[Listed records]:

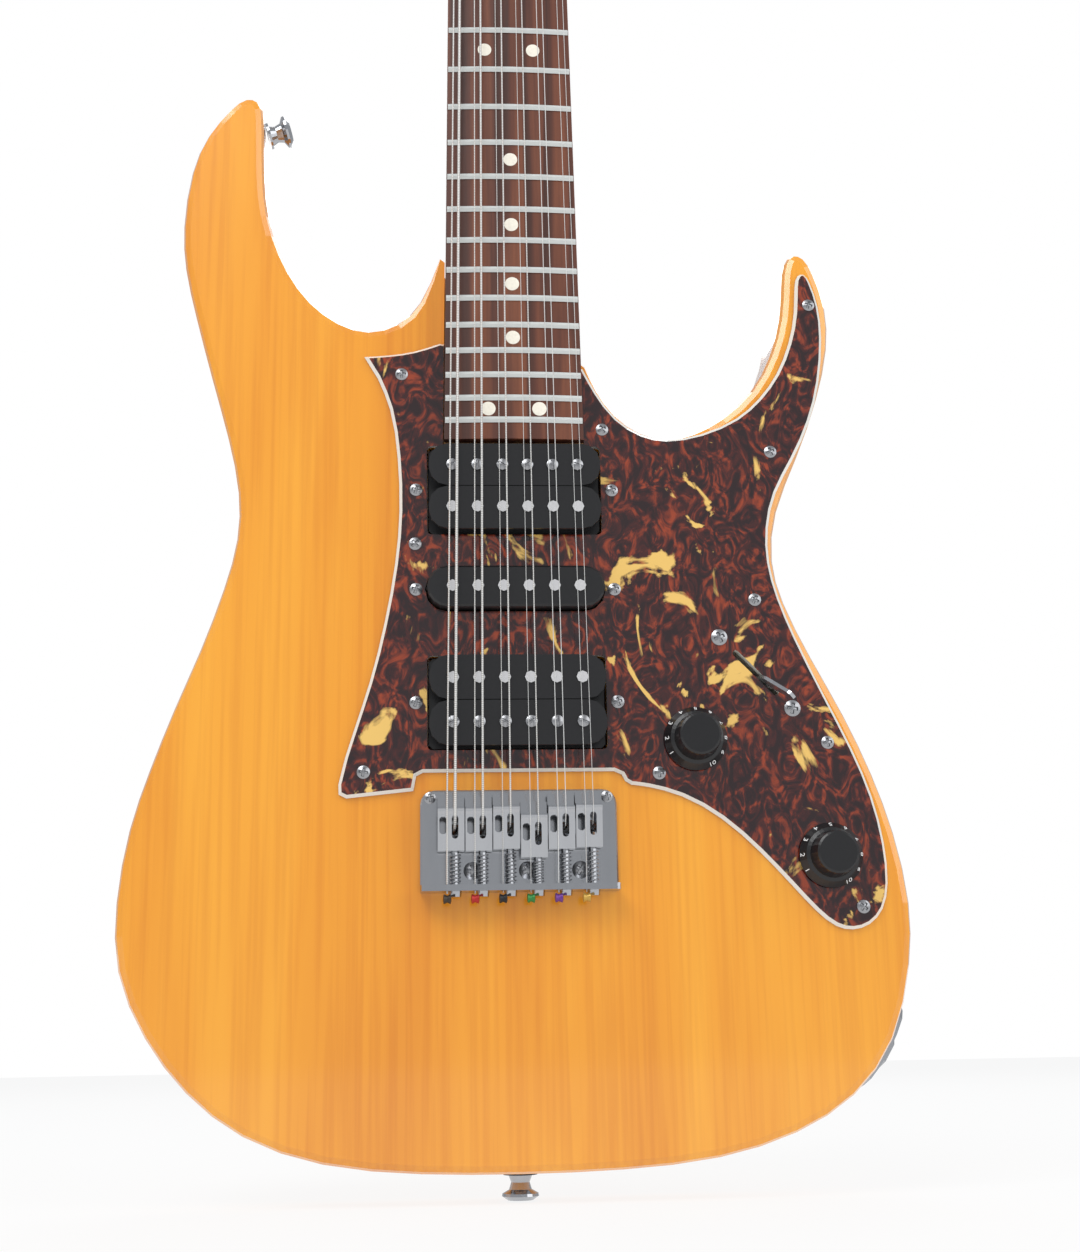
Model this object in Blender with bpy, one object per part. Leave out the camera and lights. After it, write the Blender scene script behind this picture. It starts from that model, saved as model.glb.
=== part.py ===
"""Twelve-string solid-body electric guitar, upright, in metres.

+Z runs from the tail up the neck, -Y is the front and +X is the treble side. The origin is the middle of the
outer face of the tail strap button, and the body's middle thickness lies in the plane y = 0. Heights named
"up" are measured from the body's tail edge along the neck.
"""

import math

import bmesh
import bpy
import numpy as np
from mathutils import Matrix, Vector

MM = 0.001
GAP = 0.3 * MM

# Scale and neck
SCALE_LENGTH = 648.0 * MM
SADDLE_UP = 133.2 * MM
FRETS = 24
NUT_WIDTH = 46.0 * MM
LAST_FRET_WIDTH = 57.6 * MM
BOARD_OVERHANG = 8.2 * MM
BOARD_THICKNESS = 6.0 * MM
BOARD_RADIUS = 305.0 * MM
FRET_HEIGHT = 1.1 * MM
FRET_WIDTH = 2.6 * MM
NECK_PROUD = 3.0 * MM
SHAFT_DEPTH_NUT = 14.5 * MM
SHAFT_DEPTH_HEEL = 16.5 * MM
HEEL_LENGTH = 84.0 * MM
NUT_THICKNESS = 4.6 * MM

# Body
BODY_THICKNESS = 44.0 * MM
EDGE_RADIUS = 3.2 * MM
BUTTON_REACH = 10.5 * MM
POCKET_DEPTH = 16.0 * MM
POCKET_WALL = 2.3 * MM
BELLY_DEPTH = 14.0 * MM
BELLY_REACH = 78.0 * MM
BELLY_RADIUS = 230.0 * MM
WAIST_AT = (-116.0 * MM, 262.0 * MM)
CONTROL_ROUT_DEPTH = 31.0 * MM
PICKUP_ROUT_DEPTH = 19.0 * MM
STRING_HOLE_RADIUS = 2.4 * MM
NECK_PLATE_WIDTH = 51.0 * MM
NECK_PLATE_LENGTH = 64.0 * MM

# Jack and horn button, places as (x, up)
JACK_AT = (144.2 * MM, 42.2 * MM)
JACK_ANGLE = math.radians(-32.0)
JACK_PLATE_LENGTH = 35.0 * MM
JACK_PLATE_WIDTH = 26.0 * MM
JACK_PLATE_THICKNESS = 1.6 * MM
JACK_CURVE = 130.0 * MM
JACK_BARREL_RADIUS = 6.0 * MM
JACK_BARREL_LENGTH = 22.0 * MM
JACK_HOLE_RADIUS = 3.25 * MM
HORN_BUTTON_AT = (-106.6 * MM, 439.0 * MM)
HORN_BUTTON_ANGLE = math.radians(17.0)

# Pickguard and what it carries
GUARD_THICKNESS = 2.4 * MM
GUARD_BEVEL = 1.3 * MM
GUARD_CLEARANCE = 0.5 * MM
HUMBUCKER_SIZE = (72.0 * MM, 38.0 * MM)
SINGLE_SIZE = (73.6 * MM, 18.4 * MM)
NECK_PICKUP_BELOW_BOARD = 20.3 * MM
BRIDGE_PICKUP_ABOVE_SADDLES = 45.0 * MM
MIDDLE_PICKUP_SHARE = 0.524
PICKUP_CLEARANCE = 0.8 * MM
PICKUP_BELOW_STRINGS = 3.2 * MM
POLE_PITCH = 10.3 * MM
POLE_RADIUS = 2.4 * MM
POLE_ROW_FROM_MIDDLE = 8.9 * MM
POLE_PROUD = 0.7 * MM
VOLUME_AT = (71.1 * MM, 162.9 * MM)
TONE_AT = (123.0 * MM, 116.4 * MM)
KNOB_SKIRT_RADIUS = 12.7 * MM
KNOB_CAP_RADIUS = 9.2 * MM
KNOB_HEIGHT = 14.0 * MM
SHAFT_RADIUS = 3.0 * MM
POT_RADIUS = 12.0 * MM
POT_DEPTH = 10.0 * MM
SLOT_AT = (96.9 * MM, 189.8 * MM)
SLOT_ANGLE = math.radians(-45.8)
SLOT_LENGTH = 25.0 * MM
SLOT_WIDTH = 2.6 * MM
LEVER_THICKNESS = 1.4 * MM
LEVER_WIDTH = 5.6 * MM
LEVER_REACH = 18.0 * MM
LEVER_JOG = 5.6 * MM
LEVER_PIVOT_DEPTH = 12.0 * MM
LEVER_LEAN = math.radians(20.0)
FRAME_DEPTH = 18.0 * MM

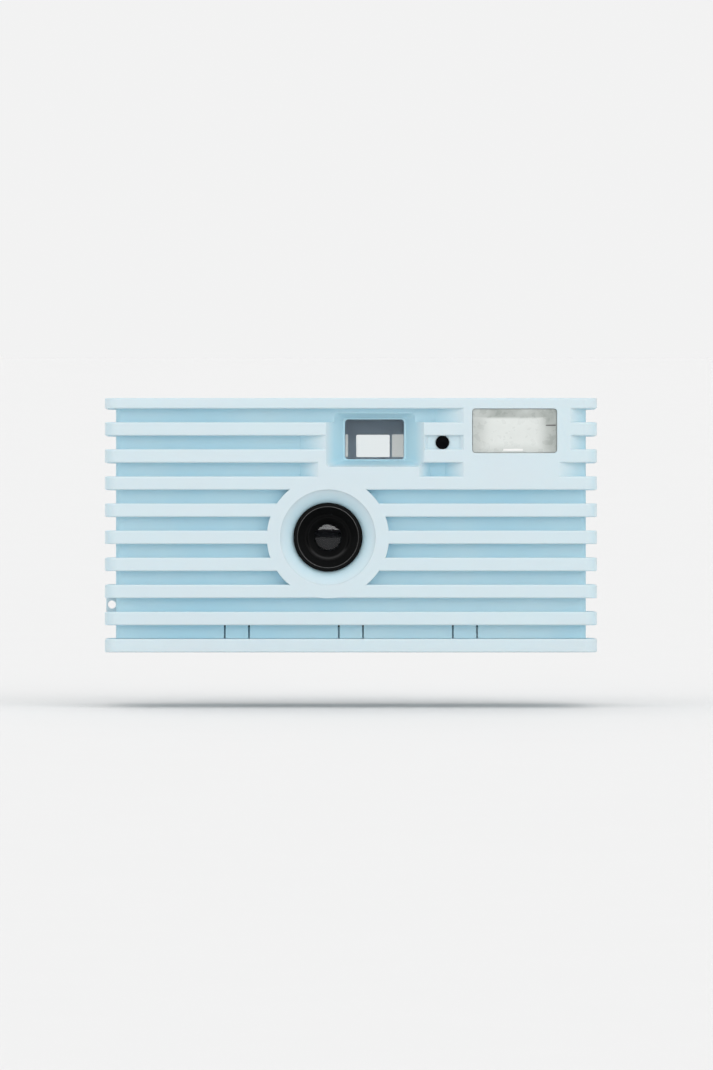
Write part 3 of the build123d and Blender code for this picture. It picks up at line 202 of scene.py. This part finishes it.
---
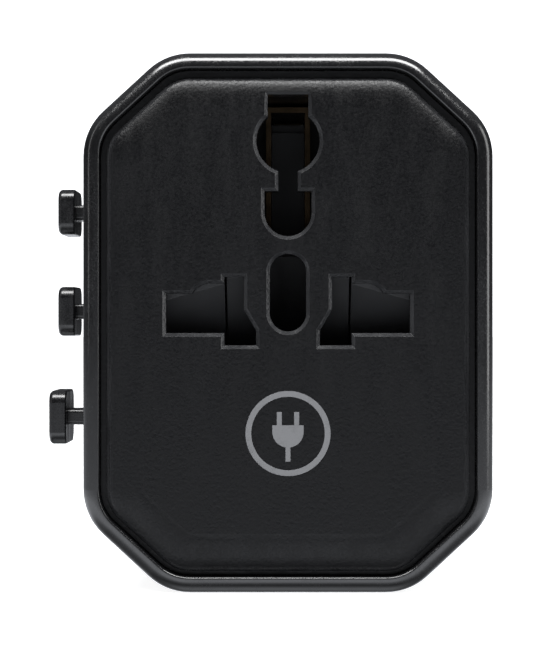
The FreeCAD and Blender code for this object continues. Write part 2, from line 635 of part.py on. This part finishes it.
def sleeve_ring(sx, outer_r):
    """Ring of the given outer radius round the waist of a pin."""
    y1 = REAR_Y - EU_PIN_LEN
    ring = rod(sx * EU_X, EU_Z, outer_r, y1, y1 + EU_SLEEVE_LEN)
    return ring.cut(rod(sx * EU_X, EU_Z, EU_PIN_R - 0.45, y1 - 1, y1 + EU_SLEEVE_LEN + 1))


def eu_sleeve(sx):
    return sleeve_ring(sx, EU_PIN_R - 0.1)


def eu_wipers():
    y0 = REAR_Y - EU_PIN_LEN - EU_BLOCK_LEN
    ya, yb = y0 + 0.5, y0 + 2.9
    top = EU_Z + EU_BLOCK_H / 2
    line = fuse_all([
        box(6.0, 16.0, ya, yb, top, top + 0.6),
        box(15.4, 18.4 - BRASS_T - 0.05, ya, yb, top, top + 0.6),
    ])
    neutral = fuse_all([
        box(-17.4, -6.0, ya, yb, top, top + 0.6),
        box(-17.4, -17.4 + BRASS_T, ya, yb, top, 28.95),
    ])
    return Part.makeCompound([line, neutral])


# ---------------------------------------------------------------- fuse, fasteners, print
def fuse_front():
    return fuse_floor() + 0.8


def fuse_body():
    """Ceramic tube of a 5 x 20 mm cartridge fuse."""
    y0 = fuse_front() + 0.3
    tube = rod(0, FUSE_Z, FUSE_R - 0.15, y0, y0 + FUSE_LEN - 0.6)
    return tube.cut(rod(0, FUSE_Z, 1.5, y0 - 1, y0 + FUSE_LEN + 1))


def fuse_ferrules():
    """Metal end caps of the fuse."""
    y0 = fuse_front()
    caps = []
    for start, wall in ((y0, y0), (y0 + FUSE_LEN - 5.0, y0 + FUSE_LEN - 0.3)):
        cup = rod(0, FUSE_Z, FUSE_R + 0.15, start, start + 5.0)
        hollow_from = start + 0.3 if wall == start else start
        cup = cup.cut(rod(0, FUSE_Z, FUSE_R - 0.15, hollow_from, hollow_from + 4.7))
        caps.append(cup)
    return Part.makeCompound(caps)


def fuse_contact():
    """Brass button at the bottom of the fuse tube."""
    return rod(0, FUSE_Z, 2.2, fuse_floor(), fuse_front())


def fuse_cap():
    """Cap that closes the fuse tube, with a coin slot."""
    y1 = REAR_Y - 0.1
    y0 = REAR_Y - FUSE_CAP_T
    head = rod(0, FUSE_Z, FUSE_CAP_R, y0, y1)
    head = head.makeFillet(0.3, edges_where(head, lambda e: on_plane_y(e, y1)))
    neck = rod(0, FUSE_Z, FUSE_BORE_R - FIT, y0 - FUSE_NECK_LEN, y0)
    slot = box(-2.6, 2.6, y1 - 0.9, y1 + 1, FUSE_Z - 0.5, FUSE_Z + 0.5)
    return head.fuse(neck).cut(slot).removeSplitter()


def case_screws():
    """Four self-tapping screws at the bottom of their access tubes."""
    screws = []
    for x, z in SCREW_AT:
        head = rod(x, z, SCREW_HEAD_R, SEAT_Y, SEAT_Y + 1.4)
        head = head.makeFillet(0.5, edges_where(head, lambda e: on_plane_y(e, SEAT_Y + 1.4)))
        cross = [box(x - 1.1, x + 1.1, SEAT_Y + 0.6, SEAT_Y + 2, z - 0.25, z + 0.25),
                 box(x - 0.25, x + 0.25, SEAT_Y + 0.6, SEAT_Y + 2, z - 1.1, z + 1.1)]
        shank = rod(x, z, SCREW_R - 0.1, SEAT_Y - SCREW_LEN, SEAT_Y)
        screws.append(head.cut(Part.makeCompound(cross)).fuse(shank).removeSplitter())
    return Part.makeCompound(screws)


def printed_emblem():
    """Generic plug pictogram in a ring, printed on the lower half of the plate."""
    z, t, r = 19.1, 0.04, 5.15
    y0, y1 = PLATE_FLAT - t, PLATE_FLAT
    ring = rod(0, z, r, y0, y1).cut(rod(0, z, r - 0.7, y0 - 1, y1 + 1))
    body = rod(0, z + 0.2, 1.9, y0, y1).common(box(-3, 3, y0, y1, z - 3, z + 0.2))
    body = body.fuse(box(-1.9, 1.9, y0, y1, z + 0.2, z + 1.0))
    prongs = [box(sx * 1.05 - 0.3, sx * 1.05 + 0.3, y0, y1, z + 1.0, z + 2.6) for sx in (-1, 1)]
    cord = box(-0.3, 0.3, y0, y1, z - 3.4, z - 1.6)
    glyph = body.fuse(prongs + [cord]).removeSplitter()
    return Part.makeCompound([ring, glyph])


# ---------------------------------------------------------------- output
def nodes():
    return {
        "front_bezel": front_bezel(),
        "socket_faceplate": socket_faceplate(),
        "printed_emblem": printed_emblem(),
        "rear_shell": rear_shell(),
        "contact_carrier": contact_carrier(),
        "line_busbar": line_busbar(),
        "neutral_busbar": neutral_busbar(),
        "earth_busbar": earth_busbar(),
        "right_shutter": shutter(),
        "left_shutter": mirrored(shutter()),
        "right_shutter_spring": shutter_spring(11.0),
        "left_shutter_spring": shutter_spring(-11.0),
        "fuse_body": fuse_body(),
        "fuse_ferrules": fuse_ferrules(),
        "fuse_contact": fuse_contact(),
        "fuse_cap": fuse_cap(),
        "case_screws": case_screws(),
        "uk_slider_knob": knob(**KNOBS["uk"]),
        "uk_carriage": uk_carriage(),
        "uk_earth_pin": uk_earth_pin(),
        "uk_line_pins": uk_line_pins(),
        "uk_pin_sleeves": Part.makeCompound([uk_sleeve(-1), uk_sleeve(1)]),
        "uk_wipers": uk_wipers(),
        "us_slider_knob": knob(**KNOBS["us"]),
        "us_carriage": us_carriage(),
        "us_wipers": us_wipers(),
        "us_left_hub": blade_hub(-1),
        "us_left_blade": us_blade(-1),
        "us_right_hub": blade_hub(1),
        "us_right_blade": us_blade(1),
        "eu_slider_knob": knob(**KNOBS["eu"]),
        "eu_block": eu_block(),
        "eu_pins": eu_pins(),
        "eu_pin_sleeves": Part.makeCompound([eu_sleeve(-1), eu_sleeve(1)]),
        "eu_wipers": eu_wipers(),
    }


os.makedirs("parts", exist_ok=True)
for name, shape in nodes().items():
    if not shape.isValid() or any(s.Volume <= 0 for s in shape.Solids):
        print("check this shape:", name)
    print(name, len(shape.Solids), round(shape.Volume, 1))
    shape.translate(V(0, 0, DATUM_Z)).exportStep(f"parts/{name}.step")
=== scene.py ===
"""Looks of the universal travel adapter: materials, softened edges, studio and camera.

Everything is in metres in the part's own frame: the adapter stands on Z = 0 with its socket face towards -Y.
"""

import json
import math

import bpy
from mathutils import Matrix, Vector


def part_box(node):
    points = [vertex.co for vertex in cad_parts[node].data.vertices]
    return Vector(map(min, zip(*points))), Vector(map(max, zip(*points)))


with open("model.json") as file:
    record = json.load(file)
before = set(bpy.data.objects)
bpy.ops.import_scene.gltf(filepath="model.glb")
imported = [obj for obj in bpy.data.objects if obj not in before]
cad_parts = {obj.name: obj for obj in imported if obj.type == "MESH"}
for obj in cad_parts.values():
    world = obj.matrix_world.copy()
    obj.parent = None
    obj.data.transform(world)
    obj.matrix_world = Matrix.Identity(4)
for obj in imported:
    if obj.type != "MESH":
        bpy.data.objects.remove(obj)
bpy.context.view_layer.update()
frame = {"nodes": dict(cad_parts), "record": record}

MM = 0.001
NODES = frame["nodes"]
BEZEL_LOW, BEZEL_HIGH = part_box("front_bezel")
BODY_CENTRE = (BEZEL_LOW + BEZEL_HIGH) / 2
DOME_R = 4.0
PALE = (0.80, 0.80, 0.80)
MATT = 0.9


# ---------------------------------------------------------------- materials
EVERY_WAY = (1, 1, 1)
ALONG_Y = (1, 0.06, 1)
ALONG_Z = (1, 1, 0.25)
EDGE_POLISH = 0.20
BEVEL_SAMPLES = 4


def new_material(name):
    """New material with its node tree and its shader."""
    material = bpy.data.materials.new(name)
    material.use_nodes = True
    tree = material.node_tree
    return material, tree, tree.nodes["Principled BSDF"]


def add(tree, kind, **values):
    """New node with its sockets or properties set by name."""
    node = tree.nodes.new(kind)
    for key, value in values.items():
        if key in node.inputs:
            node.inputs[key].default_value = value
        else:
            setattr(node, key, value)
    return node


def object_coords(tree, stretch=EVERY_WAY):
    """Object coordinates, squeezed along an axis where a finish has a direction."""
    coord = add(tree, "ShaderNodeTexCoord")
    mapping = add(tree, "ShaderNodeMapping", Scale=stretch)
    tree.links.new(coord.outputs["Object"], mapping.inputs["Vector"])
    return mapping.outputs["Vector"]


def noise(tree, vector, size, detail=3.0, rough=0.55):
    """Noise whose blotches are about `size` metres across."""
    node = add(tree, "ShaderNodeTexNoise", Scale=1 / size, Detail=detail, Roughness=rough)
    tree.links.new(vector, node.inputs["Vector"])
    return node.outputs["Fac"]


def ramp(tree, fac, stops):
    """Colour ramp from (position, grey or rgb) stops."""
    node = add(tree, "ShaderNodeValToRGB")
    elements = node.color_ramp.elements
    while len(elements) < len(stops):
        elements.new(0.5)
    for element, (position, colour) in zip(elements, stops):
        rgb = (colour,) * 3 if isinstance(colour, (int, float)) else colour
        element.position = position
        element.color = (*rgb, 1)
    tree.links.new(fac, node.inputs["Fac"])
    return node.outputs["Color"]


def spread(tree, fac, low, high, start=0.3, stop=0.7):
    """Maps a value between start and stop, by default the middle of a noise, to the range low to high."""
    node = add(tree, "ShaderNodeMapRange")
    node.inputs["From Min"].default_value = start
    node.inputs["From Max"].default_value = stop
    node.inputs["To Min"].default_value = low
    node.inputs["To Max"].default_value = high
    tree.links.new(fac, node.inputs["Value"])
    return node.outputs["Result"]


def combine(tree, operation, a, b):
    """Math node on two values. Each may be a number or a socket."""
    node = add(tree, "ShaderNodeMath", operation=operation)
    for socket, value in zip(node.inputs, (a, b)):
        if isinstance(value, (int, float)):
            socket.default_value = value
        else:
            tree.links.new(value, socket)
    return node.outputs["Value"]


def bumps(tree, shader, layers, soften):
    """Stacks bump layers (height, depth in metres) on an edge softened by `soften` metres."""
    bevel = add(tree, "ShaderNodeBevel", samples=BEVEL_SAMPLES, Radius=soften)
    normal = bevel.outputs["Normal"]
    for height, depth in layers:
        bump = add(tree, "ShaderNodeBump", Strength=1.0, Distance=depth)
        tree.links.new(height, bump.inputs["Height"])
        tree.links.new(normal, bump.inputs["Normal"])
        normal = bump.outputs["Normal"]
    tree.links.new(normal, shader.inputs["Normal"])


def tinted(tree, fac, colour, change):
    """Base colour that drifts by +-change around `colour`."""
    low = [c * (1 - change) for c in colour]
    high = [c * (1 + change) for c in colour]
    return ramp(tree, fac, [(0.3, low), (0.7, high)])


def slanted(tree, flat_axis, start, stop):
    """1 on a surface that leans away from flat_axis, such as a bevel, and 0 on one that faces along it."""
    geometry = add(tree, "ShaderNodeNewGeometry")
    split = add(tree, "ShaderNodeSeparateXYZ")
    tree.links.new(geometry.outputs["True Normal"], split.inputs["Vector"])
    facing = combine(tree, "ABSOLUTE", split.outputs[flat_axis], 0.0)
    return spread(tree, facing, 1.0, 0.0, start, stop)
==
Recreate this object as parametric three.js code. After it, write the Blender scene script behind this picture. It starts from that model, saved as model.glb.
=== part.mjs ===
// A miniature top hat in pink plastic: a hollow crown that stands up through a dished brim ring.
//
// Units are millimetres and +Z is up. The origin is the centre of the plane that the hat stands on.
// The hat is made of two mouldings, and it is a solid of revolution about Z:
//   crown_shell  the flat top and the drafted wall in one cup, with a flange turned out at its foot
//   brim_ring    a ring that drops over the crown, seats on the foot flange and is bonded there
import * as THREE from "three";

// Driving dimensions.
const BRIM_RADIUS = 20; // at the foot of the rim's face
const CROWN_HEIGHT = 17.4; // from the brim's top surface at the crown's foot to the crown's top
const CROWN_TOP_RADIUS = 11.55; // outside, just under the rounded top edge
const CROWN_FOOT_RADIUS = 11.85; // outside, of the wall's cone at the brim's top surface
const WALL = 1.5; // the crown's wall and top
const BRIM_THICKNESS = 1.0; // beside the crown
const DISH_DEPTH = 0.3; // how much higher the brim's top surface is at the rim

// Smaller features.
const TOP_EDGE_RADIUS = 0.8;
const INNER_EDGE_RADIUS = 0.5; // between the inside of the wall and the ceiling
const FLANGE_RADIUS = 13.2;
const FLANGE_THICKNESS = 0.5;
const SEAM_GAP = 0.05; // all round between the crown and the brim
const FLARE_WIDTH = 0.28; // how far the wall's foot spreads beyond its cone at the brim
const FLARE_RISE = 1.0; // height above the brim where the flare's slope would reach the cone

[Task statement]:
Your task is to reproduce exactly the lines beginning at the line containing "print(name, len(shape.Solids), round(shape.Volume, 1))" and ending at the line containing "BEVEL_SAMPLES = 4", inclusive.

[Exercise result]:
    print(name, len(shape.Solids), round(shape.Volume, 1))
    shape.translate(V(0, 0, DATUM_Z)).exportStep(f"parts/{name}.step")
=== scene.py ===
"""Looks of the universal travel adapter: materials, softened edges, studio and camera.

Everything is in metres in the part's own frame: the adapter stands on Z = 0 with its socket face towards -Y.
"""

import json
import math

import bpy
from mathutils import Matrix, Vector


def part_box(node):
    points = [vertex.co for vertex in cad_parts[node].data.vertices]
    return Vector(map(min, zip(*points))), Vector(map(max, zip(*points)))


with open("model.json") as file:
    record = json.load(file)
before = set(bpy.data.objects)
bpy.ops.import_scene.gltf(filepath="model.glb")
imported = [obj for obj in bpy.data.objects if obj not in before]
cad_parts = {obj.name: obj for obj in imported if obj.type == "MESH"}
for obj in cad_parts.values():
    world = obj.matrix_world.copy()
    obj.parent = None
    obj.data.transform(world)
    obj.matrix_world = Matrix.Identity(4)
for obj in imported:
    if obj.type != "MESH":
        bpy.data.objects.remove(obj)
bpy.context.view_layer.update()
frame = {"nodes": dict(cad_parts), "record": record}

MM = 0.001
NODES = frame["nodes"]
BEZEL_LOW, BEZEL_HIGH = part_box("front_bezel")
BODY_CENTRE = (BEZEL_LOW + BEZEL_HIGH) / 2
DOME_R = 4.0
PALE = (0.80, 0.80, 0.80)
MATT = 0.9


# ---------------------------------------------------------------- materials
EVERY_WAY = (1, 1, 1)
ALONG_Y = (1, 0.06, 1)
ALONG_Z = (1, 1, 0.25)
EDGE_POLISH = 0.20
BEVEL_SAMPLES = 4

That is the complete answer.